You can afford to pay even for a house upfront, depending on your income. If you earn high and can save for a few months to buy upfront without dipping into your emergency fund or other savings, then you should.

On the other hand, avoid financing assets when you cannot earn enough to repay them. You will accrue more debt and make your financial situation worse. Instead, look for ways to improve your finances and consider purchasing certain assets.

Also Read: Common Financial Mistakes to Avoid for a Wholesome Life

3. Credit Score

A high credit score allows you to get better loan deals, while a bad credit score does otherwise. If you have a bad credit score, it means you are in debt or usually have a hard time paying them off.

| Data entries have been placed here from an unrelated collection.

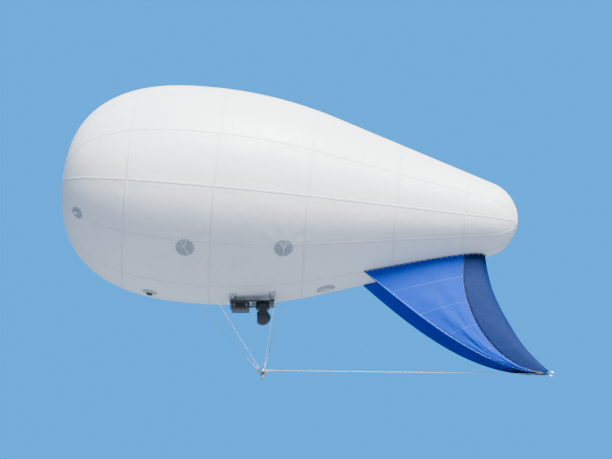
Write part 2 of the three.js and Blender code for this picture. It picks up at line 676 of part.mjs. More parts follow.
// A point of the scoop: down is 0 at the belly and 1 at the corner, round is -1 to 1 from hem to hem.
function scoopPoint(down, round) {
  const hem = outlinePoint(SCOOP_HEM, down);
  const stern = outlinePoint(SCOOP_STERN, down);
  const reach = SCOOP_BLUNTNESS * round ** 2 + (1 - SCOOP_BLUNTNESS) * round ** 4;
  const atTop = (share) => {
    const topX = SCOOP_STERN[0][0] + (SCOOP_HEM[0][0] - SCOOP_STERN[0][0]) * share;
    return SCOOP_STERN[0][1] + (SCOOP_HEM[0][1] - SCOOP_STERN[0][1]) * share
      - bellyHeight(topX, SCOOP_HALF_WIDTH[0] * round);
  };
  const x = stern.x + (hem.x - stern.x) * reach;
  const y = bezier(SCOOP_HALF_WIDTH, down) * round;
  const z = stern.z + (hem.z - stern.z) * reach - atTop(reach) * (1 - down) ** 3;
  return new THREE.Vector3(x, y, z);
}

function seamAt(down) {
  return SEAM.top + (SEAM.bottom - SEAM.top) * down ** SEAM.growth;
}

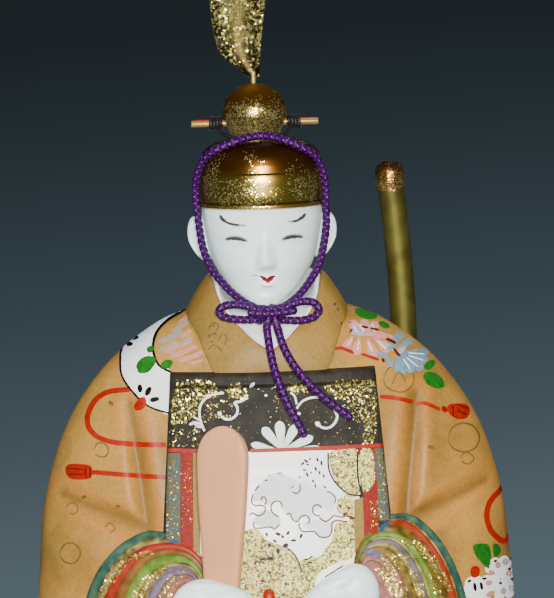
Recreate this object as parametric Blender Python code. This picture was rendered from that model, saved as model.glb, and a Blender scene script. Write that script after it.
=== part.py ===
"""Seated court doll of fired clay: robe shell, head with gilt cap, cords, baton and sword.

+X is the viewer's right, -Y the front, +Z up, and the floor is z = 0.
Right and left in the names are the doll's own: its right hand is at -X.
"""
import math

import bmesh
import bpy
from mathutils import Matrix, Vector

MM = 0.001

# Clearances and cuts
CLEARANCE = 0.35 * MM
RUNNING_CLEARANCE = 0.4 * MM
OVERRUN = 3.0 * MM

# Shading: an edge sharper than this stays hard
HARD_EDGE = math.radians(40.0)
SOFT_HARD_EDGE = math.radians(60.0)
# Superellipse power of a true circle
ROUND = 2.0

# Robe shell: half width, front and back depth, height up to the neck
ROBE_HALF_WIDTH = 78.5 * MM
ROBE_FRONT_DEPTH = 50.0 * MM
ROBE_BACK_DEPTH = 60.0 * MM
ROBE_HEIGHT = 128.0 * MM
ROBE_POWER = 2.3
RELIEF_FADE_POWER = 4
ROBE_SEGMENTS = 60
ROBE_LEVELS = 30
# Rows of height, half width, front depth and back depth, from the floor up
ROBE_ROW_SHARES = (
    (0.000, 0.955, 0.93, 1.000),
    (0.045, 0.994, 0.97, 1.000),
    (0.110, 1.000, 1.00, 0.935),
    (0.205, 1.000, 0.93, 0.840),
    (0.300, 0.991, 0.84, 0.770),
    (0.390, 0.978, 0.785, 0.720),
    (0.470, 0.966, 0.745, 0.685),
    (0.547, 0.943, 0.705, 0.642),
    (0.625, 0.908, 0.668, 0.600),
    (0.688, 0.871, 0.642, 0.567),
    (0.750, 0.820, 0.614, 0.533),
    (0.805, 0.763, 0.586, 0.500),
    (0.860, 0.690, 0.548, 0.458),
    (0.906, 0.611, 0.502, 0.408),
    (0.945, 0.525, 0.442, 0.350),
    (0.977, 0.440, 0.370, 0.283),
    (1.000, 0.344, 0.282, 0.217),
)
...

Taking more loans will mean swimming in more debts because not only are you adding to what you already have, but you will hardly get good rates and have to pay far more than the initial cost. Remember that lenders don’t offer good rates to borrowers with bad credit because they are high-risk.

If you fall into this category, pay cash for necessities until you can get back on your feet and improve your score.  

4. Your Relationship with Money

If you are not shrewd with money and are prone to overspending and defaulting on payments, you are better off paying cash. Financing will harm your finances because you can’t manage the situation properly. So, buying only what you can afford or saving towards what you cannot is better.

If you don’t have a good relationship with money, it could still affect your savings ability. To help you, you can use saving platforms and permit them to autosave a specified amount on your behalf. I particularly use PiggyVest for this, and I swear by it.